If a small percentage of LWN subscribers would post their favorite articles to well-read sites, it would quickly defeat the incentive to subscribe to LWN.

Anyway, the main point is: LWN is great, if you like it, consider joining ;).

I'm also an LWN subscriber (via my company), but I really don't think this is an abuse. It's great to see LWN and LWN articles getting occasional attention here.
Here's what the LWN FAQ has to say about subscriber links: http://lwn.net/op/FAQ.lwn#slinks

Where is it appropriate to post a subscriber link?

Almost anywhere. Private mail, messages to project mailing lists, and blog entries are all appropriate. As long as people do not use subscriber links as a way to defeat our attempts to gain subscribers, we are happy to see them shared.

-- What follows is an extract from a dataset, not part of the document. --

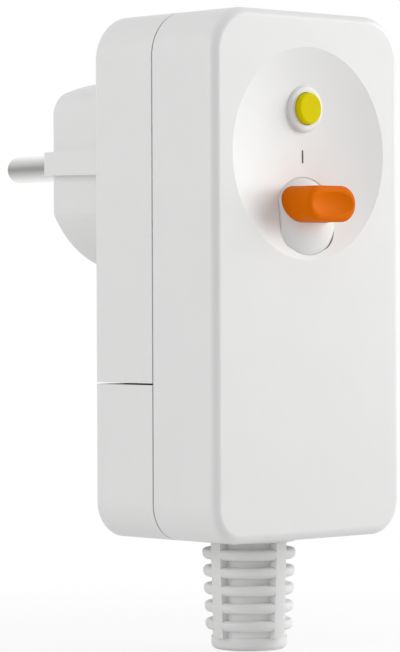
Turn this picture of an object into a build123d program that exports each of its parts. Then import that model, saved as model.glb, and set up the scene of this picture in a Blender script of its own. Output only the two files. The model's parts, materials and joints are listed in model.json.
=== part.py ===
from build123d import *
import math
import os

os.makedirs("parts", exist_ok=True)

# Plug-in residual current breaker: a two-part casing with an earthed plug on its back.
# X runs across the width, -Y is the front, +Z is up. The origin lies on the plug's end
# face, midway between its pins. Sizes are in millimetres and angles in degrees.

# Casing
casing_width = 45.6
casing_depth = 30.6
casing_height = 91.0
casing_above_plug = 25.5
seam_setback = 15.3
wall = 2.0
top_corner = 8.0
bottom_corner = 6.3
front_round = 1.6
rear_round = 1.5
seam_gap = 0.3
lip_depth = 2.0
lip_thickness = 1.0
lip_clearance = 0.15
cover_height = 27.0
partition_wall = 1.5
lip_notch = 5.0
lead_notch_width = 7.0
lead_notch_depth = 8.5

# Plug
plug_length = 18.0
plug_radius = 18.75
plug_half_width = 16.65
plug_top = 15.65
plug_top_radius = 40.0
plug_top_blend = 4.5
plug_wall = 2.2
plug_face_wall = 3.0
plug_edge_round = 0.8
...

In the past, corbet has said that posting the occasional link to Hacker News is acceptable: http://news.ycombinator.com/item?id=1966033

As long as the posting of subscriber links in places like this is occasional, I believe it serves as good marketing for LWN - indeed, every now and then, I even do it myself.

Personally, I get lots of mileage out of my LWN subscription-they do great reporting, and they try very hard to avoid sensationalism. If you work with Linux professionally, and you like Hacker News, you'll probably appreciate LWN.

Yes LWN is an excellent publication. I've been reading their articles for years and I've recently become a subscriber.
OO in C can be uglier than in C++ but there's one big advantage: an object can use a mix of functions from different "classes" instead of pointing to a fixed vtable. An object can decide to build its own vtable and patch in optimized member functions.
Agreed. Explicitly created vtables in C are much more flexible than implicit vtables provided by C++ for classes containing virtual functions. It is easy to patch vtable functions by optimized implementations on the fly either on a per-class or per-object basis.
How does C's version compare to the approach in C++ of using composition (instead of inheritance) to combine several objects into one? I guess C allows finer-grained "monkey patching" of one function pointer?
Yes, I think the main difference is that run-time changes are allowed. C++ composition and things like mixins using templates allow combining without inheriting but everything is statically typed at compile time.

Of course all this dynamic stuff and more is still possible in C++, in fact, C++ features could be used to build a better "dynamic patching" mechanism than C, so it's not really an argument against using C++ at all, I'm a big fan myself.

The interesting question remains whether C code, no matter what kind of feature is implemented, is inherently easier to maintain for a project like the Linux kernel.

impure functional programing with tables of closures.